Monday, February 9, 2009

Noodle Museum Insights

What I learned at the Ramen Museum in Yokohama: Perhaps there is not enough to say about noodles to fill an entire museum.

For your viewing pleasure: Lily is reacting to the scintillatingly history of Cup O' Noodles behind her--the styrofoam packages lovingly encased in glass because of their obvious cultural preciosity. If you peer to the left of her and squint just so, you can view the life and times of instant Ramen packets, carefully stuck to the wall. In another 2X3 room, visitors are treated to a multitude of drawers, that when slid open, reveal real plastic replicas of Noodle Meals From Bygone Eras.

We finished this museum in under 5 minutes.

It took me a couple of months to post this "experience" because someone was an eensy bit cranky that his outing didn't wow the pants off of everyone. (A little emotional distance was called for. ) At the heart of this matter, Mr.

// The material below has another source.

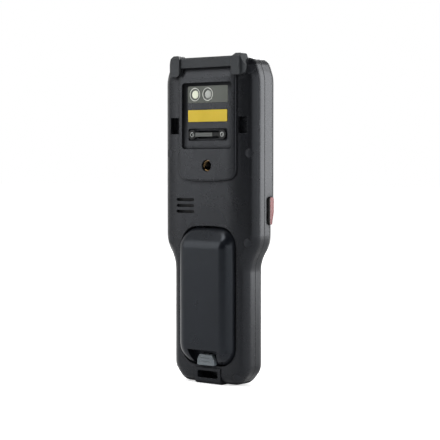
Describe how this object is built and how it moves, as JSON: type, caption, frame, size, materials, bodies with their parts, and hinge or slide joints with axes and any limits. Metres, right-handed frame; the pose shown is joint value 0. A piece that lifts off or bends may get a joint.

LBS (low blood sugar) was starving and nobody else was hungry. A bit o' wounded pride mixed with an unreasonable mood swing made for a fabulous family outing.

However, in all fairness, he didn't make too much fun of me last summer after I insisted that everyone truck an hour out of Kyoto, on a metro and then a trolley bus (and then a small hike), to view the cormorant fishing along the Oi River. Cormorants, if you don't already know (because you somehow missed reading the children's classic Ping), are diving birds that have been fitted with rings around their slender necks. They can catch fish for their owners but not eat them.

Frommer's Japan declared that "there's no more romantic way to spend a summer's evening than drifting down the river in a wooden boat decorated with paper lanterns, watching the fishermen and their cormorants at work. It's simply magical."

I beg to differ.

But only because reality supplied a dose of, well...harsh reality: There were wooden boats--about 50 of them jammed together, packed to the gills with gullible tourists who had all shelled out 25 bucks each to watch "fishermen" on a canoe herd a gaggle of birds down one side of the strung-together boats and up the other. The dreamy smell of diesel filled the air--supplied by the outboard "snack boat" selling romantic offerings like beer and ice cream.

The fishermen made three passes by the lantern-lit boats--they looked like some ridiculous Greek god spurning on a tethered flock of choking, squawking, pencil-necked fowl, a giant torch leading the whole surreal procession. The torch light served the dual purpose of attracting the little fishies cormorants crave while also illuminating the bug-eyed splendor of the majestic cormorant "at work".

"It was simply...horrifying."--Nancy's Guide to Kyoto.

Then we had to hike back to the trolly, take the metro for another hour and schlep back to the hotel. I was glared at several times. Traveling/adventuring can be quite humbling. Sometimes you accidently blunder into off-the-beaten-path experiences that mesmerize you not only for a moment, but an entire lifetime.

And sometimes you follow a reputable guide right into a Cormorant Calamity/Noodle Hell on Earth.

That's life in a nutshell, if you ask me.

2 comments:

Anonymous said...

Somtimes its just ahrd to admit that you have picked an excurson that, well, falls short.
I have been know to strctch the museum going to it's bounds and maybe, just maybe, the noodle mseum was over the top.
I still want to go to get noodles there some evening...
Tim

Nancy B said...

Well, we have had more hits than misses, I think! Noodles and cormorants aside, we have had some really special experiences. Bad or good, it's all memorable...and with some hindsight, quite funny.